The rush, the hurry-which I introduced as the moneybags.
Of course I could be angry at this electrician, but I had insisted on finishing fast. As a result, when they had to cut corners, they did…because I had clearly defined the criteria they need to satisfy.
When launching a new product, you are typically faced with the same problem. You want to deliver something quickly, in order to be first, in order to make a splash. You want first mover advantage. It has very concrete financial implications for you. In highly competitive markets, especially online markets, there are typically only a few large players.
In the late nineties during the dot-com boom, as new business models were being introduced, many of the segments had three players, and a handful of also-rans which typically didn’t have more than 10% market share. Nowadays, it’s not much different.
Whether you realize it or not, delay is usually the biggest cost you bear when launching a new product. It can mean the difference between a majority market share, and a minority market share for your product.
You risk making fewer sales if your competition beats you to a market. Even if they have more bugs, they will already be earning cash.

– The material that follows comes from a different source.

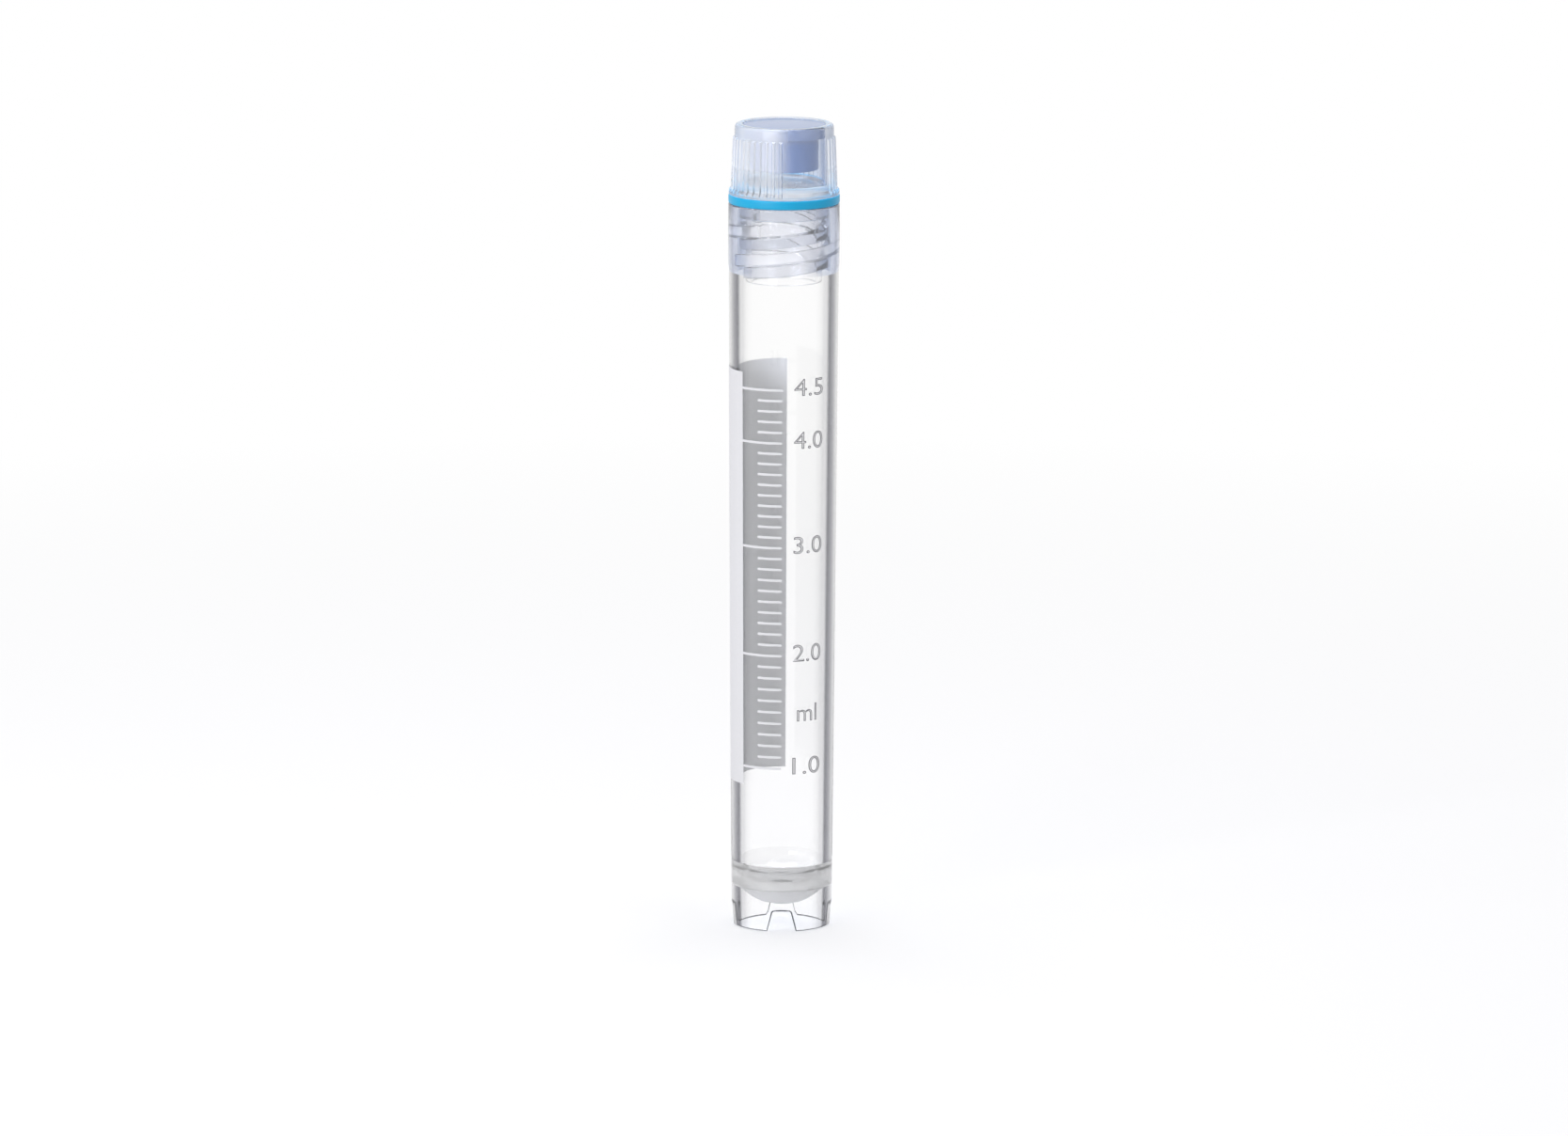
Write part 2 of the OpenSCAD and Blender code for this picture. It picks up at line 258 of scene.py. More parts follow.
def clearPlastic(name, look):
    # injection-moulded polypropylene: clear and glossy; tintAndShadeTones darken the wall as it turns away,
    # partly for the longer way through the plastic and partly as painted shade for the dark surroundings
    # that refraction shows there, and milk adds the pale haze of thicker mouldings
    material, tree = newTree(name)
    place = addNode(tree, "ShaderNodeTexCoord").outputs["Object"]
    flow = addNode(tree, "ShaderNodeTexNoise", {"Vector": place, "Scale": 1 / (look["flowSize"] * mm),
                                                "Detail": 3.0})
    peel = addNode(tree, "ShaderNodeTexNoise", {"Vector": place, "Scale": 1 / (look["peelSize"] * mm),
                                                "Detail": 2.0})
    bump = addNode(tree, "ShaderNodeBump", {"Height": peel.outputs["Fac"], "Strength": look["peelStrength"],
                                            "Distance": moulding["bumpDepth"] * mm})
    spread = moulding["roughSpread"]
    rough = addNode(tree, "ShaderNodeMapRange", {
        "Value": flow.outputs["Fac"], "To Min": look["roughness"] * (1 - spread),
        "To Max": look["roughness"] * (1 + spread)}).outputs["Result"]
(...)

This is particularly true for startups. When there is big disruption, and you create a new segment, customers will only remember 3 three players in a segment at most.
In most markets, according to Ries & Trout’s booklet the 22 Immutable Laws of Marketing, there is space for three players in your users’ mind. How many brands of toothpaste can you come up with, without checking a store?
More poignantly, do you know who the second person to cross the Atlantic was, without checking Google or Wikipedia? (Hint, it wasn’t Charles Lindberg or Amelia Earhart).
You are up against the limits of perception and memory, at least within your niche, and the clock’s started ticking.